GEL Devaluation Has Increased Cost of Living in Georgia by 3%

The FINANCIAL -- After more than two months of its devaluation the Georgian Lari has started steadying towards foreign currency, varying from 1.72-1.73 towards the USD down from 1.80.

However, the devaluation of the GEL will remain a focus as the cost of living for people of average income has risen by 3 percent. For the poor, whose major revenue is spent on food, it has risen by around 9%. The previous exchange rate of GEL towards USD of 1.65 is no longer expected to return. Experts predict the variation of the national currency to settle at around 1.70.

“The exchange rate has an impact on the prices of products, especially imported ones, but ultimately it is money supply that determines price level. As the money supply has increased, along with the depreciation of the exchange rate, it has had an impact on the prices of consumer products, whether imported or domestically manufactured. During the last three months (November-January) the Consumer Price Index (inflation rate) has increased by 3%. This is quite high for a three month period,” Besik Namchavadze, Economist at Policy and Management Consulting Group (PMCG), told The FINANCIAL.

According to Namchavadze, the prices of food and non-alcoholic beverages have increased by 9%. In his words, the cost of living for people of average income has risen by 3 percent. For the poor, whose major revenue is spent on food, it has risen by around 9%.

“The exchange rate change was a short-term process. Accordingly, talking about its devaluation and talks about the long-term impacts of this process are a little exaggerated. In general, the problem is a sharp and rapid change of the currency, whether it is depreciation or appreciation,” said Irina Guruli, Programme Manager at Economic Policy Research Center (EPRC).   

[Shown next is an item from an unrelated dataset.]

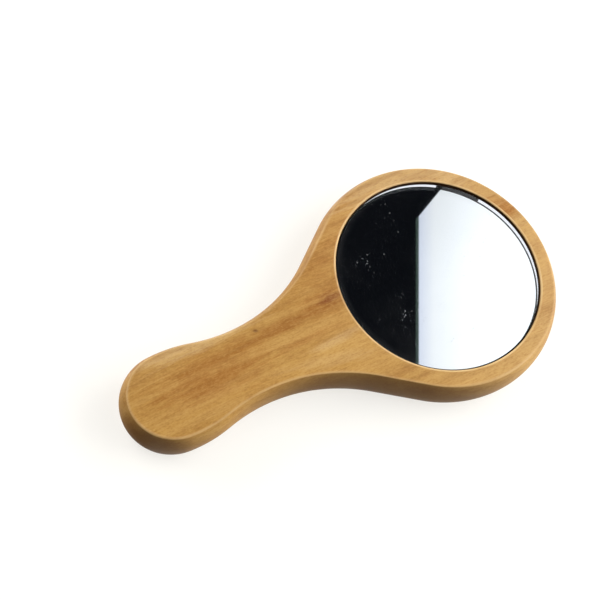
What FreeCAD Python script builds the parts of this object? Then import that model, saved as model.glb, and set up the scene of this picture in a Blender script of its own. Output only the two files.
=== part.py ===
import FreeCAD, Part
import math
import os

# Wooden hand mirror: one board cut to a paddle shape, with a plain glass disc glued into its head.
# Millimetres. The origin is on the flat back, under the centre of the round head.
# +Z points out of the mirror face and +Y runs from the handle to the crown of the head.

# Board outline, seen from the front, at its widest (half-way through the thickness)
HEAD_RADIUS = 43.0
SHOULDER_LENGTH = 16.5      # straight stretch between the head's arc and the neck's arc
NECK_RADIUS = 56.5          # hollow arc on each side of the neck
NECK_HALF_WIDTH = 13.1      # at the narrowest
GRIP_HALF_WIDTH = 16.2      # at the widest
GRIP_SIDE_RADIUS = 47.5     # full arc on each side of the handle
HANDLE_REACH = 116.5        # from the head's centre to the tip of the handle

# Board section
BOARD_THICKNESS = 13.0
SIDE_BULGE = 1.95           # how far the barrel-shaped sides stand out past the faces
ARRIS_RADIUS = 0.7          # eased corner between each side and a face

# Recess for the glass
RECESS_RADIUS = 35.5
RECESS_DEPTH = 4.3
RECESS_OFFSET = 0.65        # the recess sits this far from the head's centre, towards the crown
RECESS_ARRIS = 0.35         # eased lip round the mouth of the recess

# Glass and what is behind it, from the floor of the recess upwards
PAD_RADIUS = 30.0
PAD_THICKNESS = 1.0
PAINT_THICKNESS = 0.2
SILVER_THICKNESS = 0.1
GLASS_RADIUS = 35.2         # the glass was cut after it was coated, so both coats reach its edge
GLASS_THICKNESS = 2.0
SEAM_WIDTH = 0.3            # small ground corner round the front of the glass

UP = FreeCAD.Vector(0, 0, 1)
RECESS_CENTRE = FreeCAD.Vector(0, RECESS_OFFSET, 0)


def polar(centre, radius, angle):
    """Return the point at an angle, in radians from +X, on a circle in the XY plane."""
    return centre + FreeCAD.Vector(radius * math.cos(angle), radius * math.sin(angle), 0)


def bearing(start, end):
    """Return the angle of the line from start to end, in radians from +X."""
    return math.atan2(end.y - start.y, end.x - start.x)


def mirrored(point):
    """Return the point on the other side of the mirror's own centre plane, X = 0."""
    return FreeCAD.Vector(-point.x, point.y, point.z)


def neck_centre():
    """Return the centre of the right-hand hollow arc, which is tangent to a straight shoulder off the head."""
    across = NECK_HALF_WIDTH + NECK_RADIUS
    to_head = math.hypot(HEAD_RADIUS + NECK_RADIUS, SHOULDER_LENGTH)
    return FreeCAD.Vector(across, -math.sqrt(to_head ** 2 - across ** 2), 0)


def grip_side_centre(neck):
    """Return the centre of the right-hand full arc of the handle, which is tangent to the hollow arc."""
    across = GRIP_HALF_WIDTH - GRIP_SIDE_RADIUS
    down = math.sqrt((NECK_RADIUS + GRIP_SIDE_RADIUS) ** 2 - (neck.x - across) ** 2)
    return FreeCAD.Vector(across, neck.y - down, 0)


def grip_end(grip_side):
    """Return the centre and radius of the handle's round end, which both side arcs run into tangentially."""
    past = HANDLE_REACH + grip_side.y
    radius = (GRIP_SIDE_RADIUS ** 2 - grip_side.x ** 2 - past ** 2) / (2 * (GRIP_SIDE_RADIUS - past))
    return FreeCAD.Vector(0, radius - HANDLE_REACH, 0), radius


def outline():
    """Return the outline's stretches, clockwise seen from the front, each (start, end, centre, hollow).

    A straight stretch has no centre.
    """
    head = FreeCAD.Vector(0, 0, 0)
    neck = neck_centre()
    grip_side = grip_side_centre(neck)
    tip, tip_radius = grip_end(grip_side)
    lean = math.atan2(SHOULDER_LENGTH, HEAD_RADIUS + NECK_RADIUS)
    shoulder_normal = bearing(head, neck) + lean
    leave_head = polar(head, HEAD_RADIUS, shoulder_normal)
    enter_neck = polar(neck, NECK_RADIUS, shoulder_normal + math.pi)
    leave_neck = polar(neck, NECK_RADIUS, bearing(neck, grip_side))
    enter_tip = polar(tip, tip_radius, bearing(grip_side, tip))
    right = [
        (leave_head, enter_neck, None, False),
        (enter_neck, leave_neck, neck, True),
        (leave_neck, enter_tip, grip_side, False),
    ]
    left = [(mirrored(end), mirrored(start), centre and mirrored(centre), hollow)
            for start, end, centre, hollow in reversed(right)]
    crown = (mirrored(leave_head), leave_head, head, False)
    end_cap = (enter_tip, mirrored(enter_tip), tip, False)
    return [crown] + right + [end_cap] + left


def side_profile():
    """Return the board's side section as three arcs, each three (outward, height) points, from front to back.

    Outward is measured from the outline, so it is 0 half-way through the board and negative elsewhere.
    """
    middle = BOARD_THICKNESS / 2
    barrel_radius = (middle ** 2 + SIDE_BULGE ** 2) / (2 * SIDE_BULGE)
    arris_rise = middle - ARRIS_RADIUS
    arris_out = math.sqrt((barrel_radius - ARRIS_RADIUS) ** 2 - arris_rise ** 2) - barrel_radius
    end_angle = math.atan2(arris_rise, arris_out + barrel_radius)
    half_angle = (math.pi / 2 + end_angle) / 2

    def on_arris(angle, sign):
        return (arris_out + ARRIS_RADIUS * math.cos(angle),
                middle + sign * (arris_rise + ARRIS_RADIUS * math.sin(angle)))

    front_arris = [on_arris(angle, 1) for angle in (math.pi / 2, half_angle, end_angle)]
    back_arris = [on_arris(angle, -1) for angle in (end_angle, half_angle, math.pi / 2)]
    barrel = [front_arris[-1], (0, middle), back_arris[0]]
    return [front_arris, barrel, back_arris]


def profile_arc(points, station, outward):
    """Return one arc of the side section as an edge, standing at a point of the outline."""
    placed = [station + outward * out + UP * height for out, height in points]
    return Part.Arc(*placed).toShape()


def straight_side(arc, start, end):
    """Carry one arc of the side section along a straight stretch of the outline."""
    outward = UP.cross(end - start).normalize()
    return profile_arc(arc, start, outward).extrude(end - start)


def round_side(arc, start, end, centre, hollow):
    """Carry one arc of the side section round a centre: anticlockwise if hollow, else clockwise."""
    turn = bearing(centre, end) - bearing(centre, start)
    if hollow:
        outward = centre - start
        sweep = turn % (2 * math.pi)
    else:
        outward = start - centre
        sweep = turn % (2 * math.pi) - 2 * math.pi
    return profile_arc(arc, start, outward.normalize()).revolve(centre, UP, math.degrees(sweep))


def side_faces():
    """Return every face of the board's barrel-shaped side."""
    faces = []
    for arc in side_profile():
        for start, end, centre, hollow in outline():
            if centre is None:
                faces.append(straight_side(arc, start, end))
            else:
                faces.append(round_side(arc, start, end, centre, hollow))
    return faces


def cap_face(faces, height):
    """Return the flat face that closes the board at a height, bounded by the side faces' edges there."""
    rim = [edge for face in faces for edge in face.Edges
           if abs(edge.BoundBox.ZMin - height) < 1e-6 and abs(edge.BoundBox.ZMax - height) < 1e-6]
    return Part.Face(Part.Wire(Part.__sortEdges__(rim)))


def make_blank():
    """Return the board before the recess is cut."""
    faces = side_faces()
    caps = [cap_face(faces, 0.0), cap_face(faces, BOARD_THICKNESS)]
    shell = Part.Shell(faces + caps)
    shell.sewShape()
    return Part.Solid(shell)


def turned(points, centre):
    """Return the solid turned about an upright axis from a closed section of (radius, height) points."""
    section = Part.makePolygon([FreeCAD.Vector(radius, 0, height) for radius, height in points + points[:1]])
    solid = Part.Face(section).revolve(FreeCAD.Vector(0, 0, 0), UP, 360)
    solid.translate(centre)
    return solid


def disc(radius, floor, thickness):
    """Return a flat disc on the recess's axis, standing on a height."""
    return Part.makeCylinder(radius, thickness, RECESS_CENTRE + UP * floor)


def make_wooden_body():
    """Cut the blind recess, with its eased lip, into the board."""
    floor = BOARD_THICKNESS - RECESS_DEPTH
    board = make_blank().cut(disc(RECESS_RADIUS, floor, RECESS_DEPTH + 1.0))
    lip = [edge for edge in board.Edges
           if abs(edge.BoundBox.ZMin - BOARD_THICKNESS) < 1e-6
           and isinstance(edge.Curve, Part.Circle)
           and abs(edge.Curve.Radius - RECESS_RADIUS) < 1e-6]
    return board.makeFillet(RECESS_ARRIS, lip)


def make_mirror_glass(back):
    """Return the glass disc, with its front corner ground off."""
    front = back + GLASS_THICKNESS
    section = [
        (0, back),
        (GLASS_RADIUS, back),
        (GLASS_RADIUS, front - SEAM_WIDTH),
        (GLASS_RADIUS - SEAM_WIDTH, front),
        (0, front),
    ]
    return turned(section, RECESS_CENTRE)


def make_parts():
    """Return every piece by name, stacked from the floor of the recess."""
    pad_floor = BOARD_THICKNESS - RECESS_DEPTH
    paint_floor = pad_floor + PAD_THICKNESS
    silver_floor = paint_floor + PAINT_THICKNESS
    glass_floor = silver_floor + SILVER_THICKNESS
    return {
        "wooden_body": make_wooden_body(),
        "adhesive_pad": disc(PAD_RADIUS, pad_floor, PAD_THICKNESS),
        "backing_paint": disc(GLASS_RADIUS, paint_floor, PAINT_THICKNESS),
        "silver_layer": disc(GLASS_RADIUS, silver_floor, SILVER_THICKNESS),
        "mirror_glass": make_mirror_glass(glass_floor),
    }


os.makedirs("parts", exist_ok=True)
for name, shape in make_parts().items():
    solid = shape.Solids[0]
    if len(shape.Solids) != 1 or not solid.isValid() or solid.Volume <= 0:
        raise ValueError(name + " is not one sound solid")
    solid.exportStep("parts/" + name + ".step")
    print(name, "volume", round(solid.Volume, 1), "box", solid.BoundBox)
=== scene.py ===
import math

import bmesh
import bpy
from mathutils import Matrix, Quaternion, Vector


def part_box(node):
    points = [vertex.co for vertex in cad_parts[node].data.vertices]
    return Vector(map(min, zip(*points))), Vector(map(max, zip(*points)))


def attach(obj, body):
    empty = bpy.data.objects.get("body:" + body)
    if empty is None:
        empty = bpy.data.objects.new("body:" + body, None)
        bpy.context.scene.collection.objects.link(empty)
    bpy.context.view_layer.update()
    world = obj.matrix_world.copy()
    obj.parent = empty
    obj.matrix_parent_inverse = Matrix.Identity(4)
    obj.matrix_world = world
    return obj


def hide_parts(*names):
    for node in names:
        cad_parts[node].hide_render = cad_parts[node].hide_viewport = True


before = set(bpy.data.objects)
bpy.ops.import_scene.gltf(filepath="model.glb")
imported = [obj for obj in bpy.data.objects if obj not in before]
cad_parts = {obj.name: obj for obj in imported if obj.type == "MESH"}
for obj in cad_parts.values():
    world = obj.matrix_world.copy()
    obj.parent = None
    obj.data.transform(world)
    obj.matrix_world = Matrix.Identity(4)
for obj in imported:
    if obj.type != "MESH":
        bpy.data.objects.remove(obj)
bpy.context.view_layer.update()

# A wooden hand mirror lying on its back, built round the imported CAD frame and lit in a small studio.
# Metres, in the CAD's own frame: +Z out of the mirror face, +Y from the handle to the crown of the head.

MM = 0.001
UP = Vector((0, 0, 1))

# Board, as in the CAD
HEAD_RADIUS = 43.0 * MM
SHOULDER_LENGTH = 16.5 * MM
NECK_RADIUS = 56.5 * MM
NECK_HALF_WIDTH = 13.1 * MM
GRIP_HALF_WIDTH = 16.2 * MM
GRIP_SIDE_RADIUS = 47.5 * MM
HANDLE_REACH = 116.5 * MM
BOARD_THICKNESS = 13.0 * MM
SIDE_BULGE = 1.95 * MM
RECESS_RADIUS = 35.5 * MM
RECESS_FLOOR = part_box("adhesive_pad")[0].z
RECESS_CENTRE = Vector((0, 0.65 * MM, 0))

# Hand-sanded corners: the arris radius wanders between these two round the outline, by three waves,
# each (waves in a turn, height, phase)
ARRIS_LEAST = 0.55 * MM
ARRIS_MOST = 0.95 * MM
ARRIS_WAVES = [(3, 0.28, 0.8), (7, 0.16, 2.1), (17, 0.06, 0.0)]
LIP_RADIUS = 0.45 * MM

# Paleness on the arris (rubbed lacquer and painted highlight) and on the recess's lip (painted highlight),
# and its fade width
ARRIS_WEAR_AND_HIGHLIGHT = 0.55
LIP_HIGHLIGHT = 1.3
WEAR_AND_HIGHLIGHT_MARGIN = 0.40 * MM

# Glass, as in the CAD, but raised off the silvering by a hair so that their faces don't coincide
GLASS_RADIUS = 35.2 * MM
SEAM_WIDTH = 0.30 * MM
GLASS_INDEX = 1.52
HAZE_WIDTH = 2.6 * MM
GLASS_LIFT = 0.02 * MM

# Fineness of the meshes
OUTLINE_STEP = 0.8 * MM
BARREL_STEPS = 14
ARRIS_STEPS = 5
LIP_STEPS = 4
ROUND_STEPS = 240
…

“When the national currency devaluated from 1.66 to 1.80 the conditions of credit holders in GEL did not worsen. The impact was significant for those who had loans in USD. If creditors were paying USD 100 monthly as an interest rate that was equal to GEL 166, they later had to pay GEL 180, or GEL 14 more. It should be noted that in Georgia, credits issued in USD make up 63% of the total credit portfolio,” said Namchavadze.

The exchange rate of the national currency is formed by the mass ratio of GEL and USD. The mass of GEL has risen significantly, by 10% in November-January. The main reason for the growth of GEL mass significantly increased consolidated budget expenditures (GEL 2,788 million) in the fourth quarter of 2013. Out of it, GEL 659 million was deficient. It means that GEL 659 million more was spent in the economy, rather than budget revenue mobilization having occurred. It was the main factor of influence on the national currency. The pessimistic attitude of residents towards the national currency and increased conversion of GEL into USD was additional pressure. NBG intervened in the depreciation of the currency and sold 440 million worth of USD. This way, the National Bank withdrew excess mass of GEL which pushed the exchange rate. In addition, the state budget stopped influencing money supply. As a result the process turned around and the GEL started steadying.

“During 2013 the national currency in circulation increased by 34%, compared to the just 18% during 2012,” said Guruli, EPRC.

In addition, Avtandil Silagadze, Doctor of Economic Science at TSU, blamed NBG for the currency devaluation. He said that the policy was improperly conducted by NBG during this period. “The National Bank had sufficient reserves, which it started selling recently. As a result, the rate started decreasing. However, NBG could make it in time. The fear factor has encouraged those who had reserves in the national currency to purchase USD ensuring its further devaluation. In accordance the demand for USD has increased further.”

“Currency risk refers to the category of those who have taken out a loan in USD while their income is in GEL. It should be noted that the high degree of dollarization in the country (60%) means that there is a higher credit risk for the population. A similar incident happened in 2008, when for five days the exchange rate depreciated significantly. For example, if a monthly interest payment is USD 1,000, while the income is in GEL, the borrower would need about GEL 1,670 in November 2013 and GEL 1,780 in February 2014. So the difference is GEL 110 or more,” said Guruli.

“For Georgia, as a country dependent on import, devaluation of the national currency causes product price growth. Theoretically, exporters benefit from it. In our case, the negative impact of increased product prices exceeds exporters’ benefits,” she added.

“The depreciation of the GEL is unfavourable for importers. Due to it they increase product prices, which cause a decrease of volume of import and decline of importers’ revenue. Exporters, in contrast, can demand fewer dollars and sell more, as their income in GEL will be the same or even more,” said Namchavadze, PMCG.

Experts also talked about the negative impact of GEL devaluation on investors. “Devaluation of the national currency in the short term may have a positive impact on FDI inflows. But in a long-term prospect the changing currency and uncertainty reduces investor interest in the country,” said Guruli.

“Over the last two weeks the GEL has started steadying. I think the equilibrium rate will stop near 1.70. However, it does not mean that fluctuation will no longer continue. It is a floating rate regime in Georgia, not a fixed one. If there will not be any foreign or domestic economic shocks then the Georgian Government can maintain the stability of the GEL with the combination of a monetary and fiscal policy,” said Namchavadze.

“In the event of adequate actions of the National Bank, all conditions exist to stably maintain the exchange rate at around 1.70 towards USD. Moreover, FDI volume is expected to be much more this year, the higher rate of economic growth is projected to be at least 5% and remittances will continue. So, there are all these conditions to avoid unexpected changes of the national currency,” said Silagadze, TSU.

“Changes in the exchange rate may have alarmed and confused the public. However, officials of the central bank have said that at this time stabilization is expected. According to them, all of the hindering factors have been removed. The recent tendency suggests that a steadying of the GEL has started, but it may not see a return of the old index and may instead become fixed at a new point,” Guruli, EPRC, told The FINANCIAL.